A simple example showing how to iterate across a part using the analysis.Iterator classes
"""
import numpy as np
import pyslm
import pyslm.visualise
import pyslm.geometry
import pyslm.analysis
from pyslm import hatching as hatching#

# Imports the part and sets the geometry to  an STL file (frameGuide.stl)
solidPart = pyslm.Part('inversePyramid')
solidPart.setGeometry('../models/inversePyramid.stl')
solidPart.rotation = [0, 0.0, 45]
solidPart.dropToPlatform()

# Create a StripeHatcher object for performing any hatching operations
myHatcher = hatching.BasicIslandHatcher()

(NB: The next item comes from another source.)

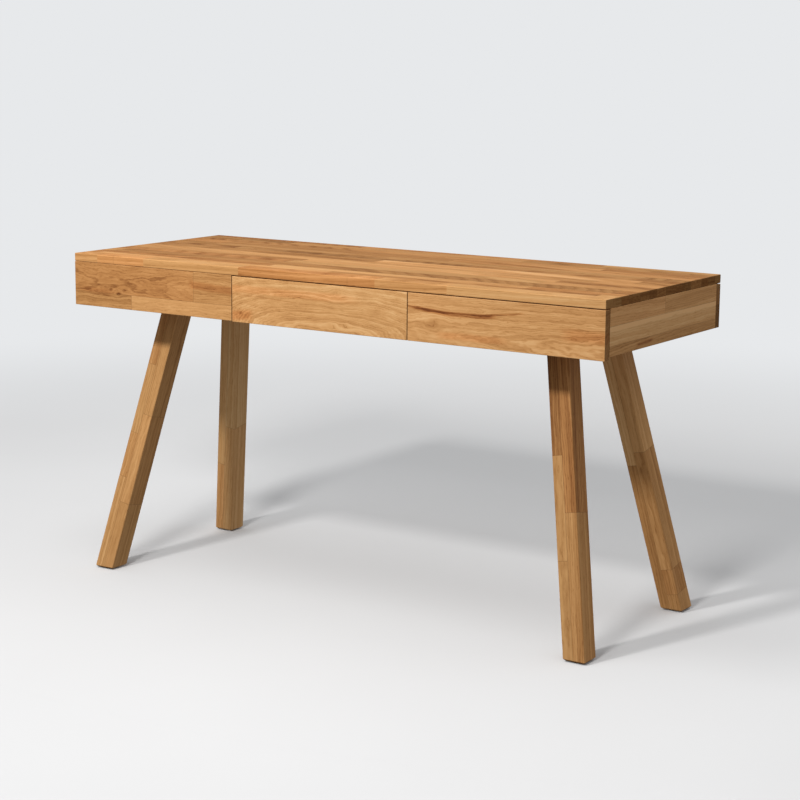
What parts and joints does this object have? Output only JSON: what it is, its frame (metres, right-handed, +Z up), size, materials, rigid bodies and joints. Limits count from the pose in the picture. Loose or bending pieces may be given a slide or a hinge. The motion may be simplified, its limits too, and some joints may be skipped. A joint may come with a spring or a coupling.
{
  "type": "writing desk with drawers",
  "caption": "Solid oak writing desk with a flat top over a shallow box of handle-less drawers, carried on square legs that splay outwards.",
  "frame": {"origin": "on the floor under the middle of the desk", "axes": "+X to the user's right, +Y from the user towards the back, +Z up"},
  "size_m": [1.4, 0.54, 0.76],
  "materials": {
    "oak_top": "oiled solid oak staves, satin",
    "oak_box": "oiled solid oak staves, satin",
    "oak_fronts": "oiled solid oak staves, satin",
    "oak_legs": "oiled solid oak staves, satin",
    "oak_drawer_boxes": "plain oak, matt",
    "plywood_bottoms": "birch plywood, matt",
    "zinc_runners": "zinc-plated sheet steel",
    "zinc_bolts": "zinc-plated steel",
    "felt_glides": "dark brown felt"
  },
  "bodies": {
    "desk": {"top_panel": "oak_top", "left_side_panel": "oak_box", "right_side_panel": "oak_box", "back_panel": "oak_box", "bottom_panel": "oak_box", "left_partition": "oak_box", "right_partition": "oak_box", "front_left_leg": "oak_legs", "front_left_foot_glide": "felt_glides", "front_left_leg_bolt_inner": "zinc_bolts", "front_left_leg_bolt_outer": "zinc_bolts", "front_right_leg": "oak_legs", "front_right_foot_glide": "felt_glides", "front_right_leg_bolt_inner": "zinc_bolts", "front_right_leg_bolt_outer": "zinc_bolts", "back_left_leg": "oak_legs", "back_left_foot_glide": "felt_glides", "back_left_leg_bolt_inner": "zinc_bolts", "back_left_leg_bolt_outer": "zinc_bolts", "back_right_leg": "oak_legs", "back_right_foot_glide": "felt_glides", "back_right_leg_bolt_inner": "zinc_bolts", "back_right_leg_bolt_outer": "zinc_bolts", "left_drawer_left_runner_cabinet_rail": "zinc_runners", "left_drawer_right_runner_cabinet_rail": "zinc_runners", "middle_drawer_left_runner_cabinet_rail": "zinc_runners", "middle_drawer_right_runner_cabinet_rail": "zinc_runners", "right_drawer_left_runner_cabinet_rail": "zinc_runners", "right_drawer_right_runner_cabinet_rail": "zinc_runners"},
    "left_drawer": {"left_drawer_front": "oak_fronts", "left_drawer_subfront": "oak_drawer_boxes", "left_drawer_left_side": "oak_drawer_boxes", "left_drawer_right_side": "oak_drawer_boxes", "left_drawer_back": "oak_drawer_boxes", "left_drawer_bottom": "plywood_bottoms", "left_drawer_left_runner_drawer_rail": "zinc_runners", "left_drawer_right_runner_drawer_rail": "zinc_runners"},
    "left_runner_middles": {"left_drawer_left_runner_middle_rail": "zinc_runners", "left_drawer_right_runner_middle_rail": "zinc_runners"},
    "middle_drawer": {"middle_drawer_front": "oak_fronts", "middle_drawer_subfront": "oak_drawer_boxes", "middle_drawer_left_side": "oak_drawer_boxes", "middle_drawer_right_side": "oak_drawer_boxes", "middle_drawer_back": "oak_drawer_boxes", "middle_drawer_bottom": "plywood_bottoms", "middle_drawer_left_runner_drawer_rail": "zinc_runners", "middle_drawer_right_runner_drawer_rail": "zinc_runners"},
    "middle_runner_middles": {"middle_drawer_left_runner_middle_rail": "zinc_runners", "middle_drawer_right_runner_middle_rail": "zinc_runners"},
    "right_drawer": {"right_drawer_front": "oak_fronts", "right_drawer_subfront": "oak_drawer_boxes", "right_drawer_left_side": "oak_drawer_boxes", "right_drawer_right_side": "oak_drawer_boxes", "right_drawer_back": "oak_drawer_boxes", "right_drawer_bottom": "plywood_bottoms", "right_drawer_left_runner_drawer_rail": "zinc_runners", "right_drawer_right_runner_drawer_rail": "zinc_runners"},
    "right_runner_middles": {"right_drawer_left_runner_middle_rail": "zinc_runners", "right_drawer_right_runner_middle_rail": "zinc_runners"}
  },
  "joints": [
    {"name": "left_drawer_slide", "type": "slide", "parent": "desk", "child": "left_drawer", "axis": [0, -1, 0], "range_m": [0, 0.45]},
    {"name": "left_runner_middle_slide", "type": "slide", "parent": "desk", "child": "left_runner_middles", "axis": [0, -1, 0], "range_m": [0, 0.225]},
    {"name": "middle_drawer_slide", "type": "slide", "parent": "desk", "child": "middle_drawer", "axis": [0, -1, 0], "range_m": [0, 0.45]},
    {"name": "middle_runner_middle_slide", "type": "slide", "parent": "desk", "child": "middle_runner_middles", "axis": [0, -1, 0], "range_m": [0, 0.225]},
    {"name": "right_drawer_slide", "type": "slide", "parent": "desk", "child": "right_drawer", "axis": [0, -1, 0], "range_m": [0, 0.45]},
    {"name": "right_runner_middle_slide", "type": "slide", "parent": "desk", "child": "right_runner_middles", "axis": [0, -1, 0], "range_m": [0, 0.225]}
  ],
  "couplings": [
    {"joint": "left_runner_middle_slide", "follows": "left_drawer_slide", "ratio": 0.5},
    {"joint": "middle_runner_middle_slide", "follows": "middle_drawer_slide", "ratio": 0.5},
    {"joint": "right_runner_middle_slide", "follows": "right_drawer_slide", "ratio": 0.5}
  ]
}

# Set the base hatching parameters which are generated within Hatcher
myHatcher.hatchAngle = 10
myHatcher.volumeOffsetHatch = 0.08
myHatcher.spotCompensation = 0.06
myHatcher.numOuterContours = 1

# Set the layer thickness
layerThickness = 0.04 # [mm]

# Perform the slicing. Return coords paths should be set so they are formatted internally.
#myHatcher.layerAngleIncrement = 66.7

#Perform the hatching operations
print('Hatching Started')

layers = []

# Create an individual part for each sample
model = pyslm.geometry.Model()
model.mid = 1
model.name = "Sample {:d}".format(1)

bstyle = pyslm.geometry.BuildStyle()
bstyle.setStyle(bid=1,
                focus=0, power=200.0,
                pointExposureTime=80, pointExposureDistance=50,
                laserMode=pyslm.geometry.LaserMode.Pulse)

model.buildStyles.append(bstyle)

layerId = 1
for i in range(2)

    z = i*layerThickness
    # Typically the hatch angle is globally rotated per layer by usually 66.7 degrees per layer
    myHatcher.hatchAngle += 66.7
    # Slice the boundary
    geomSlice = solidPart.getVectorSlice(z)

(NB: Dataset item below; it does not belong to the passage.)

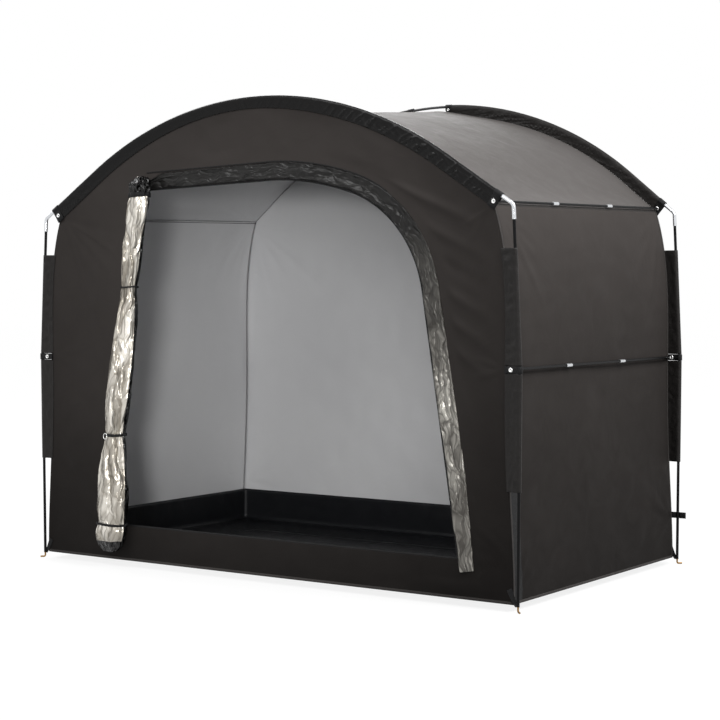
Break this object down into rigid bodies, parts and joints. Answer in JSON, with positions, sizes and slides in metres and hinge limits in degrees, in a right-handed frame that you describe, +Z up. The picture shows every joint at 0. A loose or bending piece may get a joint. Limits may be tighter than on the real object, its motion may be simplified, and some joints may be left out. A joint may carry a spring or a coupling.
{
  "type": "bike storage tent",
  "caption": "Arched pole-frame tent for storing bikes, with fabric walls, a curved roof, a groundsheet and a wide front door rolled up to one side.",
  "frame": {"origin": "on the ground at the middle of the tent's plan", "axes": "+X to the right as seen from the door, +Y from the door to the back, +Z up"},
  "size_m": [2.071, 1.25, 1.7043],
  "materials": {
    "arch_pole": "dark grey coated tube",
    "leg_pole": "satin black powder coat",
    "strut_pole": "satin black fibreglass look",
    "bright_steel": "bright drawn steel",
    "rivet_steel": "pressed bright metal",
    "pin_brass": "zinc-yellow passivated",
    "black_webbing": "woven polypropylene webbing",
    "wall_fabric": "coated woven polyester, dark grey outside, silver inside",
    "sleeve_fabric": "satin black woven polyester",
    "floor_sheet": "coated woven polyethylene",
    "zip_tape": "coil zip on woven tape",
    "silver_lining": "silver-coated woven polyester, creased"
  },
  "bodies": {
    "root": {"front_arch_pole": "arch_pole", "rear_arch_pole": "arch_pole", "front_left_leg": "leg_pole", "front_right_leg": "leg_pole", "rear_left_leg": "leg_pole", "rear_right_leg": "leg_pole", "front_left_elbow": "bright_steel", "front_right_elbow": "bright_steel", "rear_left_elbow": "bright_steel", "rear_right_elbow": "bright_steel", "left_shoulder_strut": "strut_pole", "right_shoulder_strut": "strut_pole", "left_waist_strut": "strut_pole", "right_waist_strut": "strut_pole", "shoulder_ferrules": "bright_steel", "waist_ferrules": "bright_steel", "shoulder_clips": "black_webbing", "waist_clips": "black_webbing", "crown_clips": "black_webbing", "clip_rivets": "rivet_steel", "foot_pins": "pin_brass", "corner_straps": "black_webbing", "rear_leg_tabs": "black_webbing", "front_wall_left": "wall_fabric", "front_wall_right": "wall_fabric", "front_wall_header": "wall_fabric", "front_sill": "wall_fabric", "rear_wall": "wall_fabric", "left_wall": "wall_fabric", "right_wall": "wall_fabric", "roof": "wall_fabric", "groundsheet": "floor_sheet", "front_arch_sleeve": "sleeve_fabric", "rear_arch_sleeve_left": "sleeve_fabric", "rear_arch_sleeve_right": "sleeve_fabric", "front_left_leg_sleeve": "sleeve_fabric", "front_right_leg_sleeve": "sleeve_fabric", "rear_left_leg_sleeve": "sleeve_fabric", "rear_right_leg_sleeve": "sleeve_fabric", "door_zip": "zip_tape", "door_flap": "wall_fabric", "rolled_door": "silver_lining", "door_ties": "black_webbing"}
  },
  "joints": []
}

    # Hatch the boundary using myHatcher
    layer = myHatcher.hatch(geomSlice)

    for geom in layer.geometry:
        geom.mid = 1
        geom.bid = 1

    # The layer height is set in integer increment of microns to ensure no rounding error during manufacturing
    layer.z = int(z*1000)
    layer.layerId = layerId
    model.topLayerId = layerId
    layers.append(layer)
    layerId += 1

print('Completed Hatching')

Once the structures containing the LayerGeometry features, the analysis can be performed. The functionality is provided by the ScanIterator class. This class is used to iterate across the layers and the laser parameters. Create the ScanIterator based on the laser parameters and geometries specified, the iterator will process the structure and calculate the timings across all layers.

Additional information include the recoaterTime can be specified for this calculation. For discretising the interpolator functions whilst iterating across each scan vector, the timestep can be specified.

Other useful metrics are cached such as the total build time via getBuildTime(), and the number of layers within the build. This takes into account of the intrinsic information such as laser jumpDelay and jumpSpeed parameters.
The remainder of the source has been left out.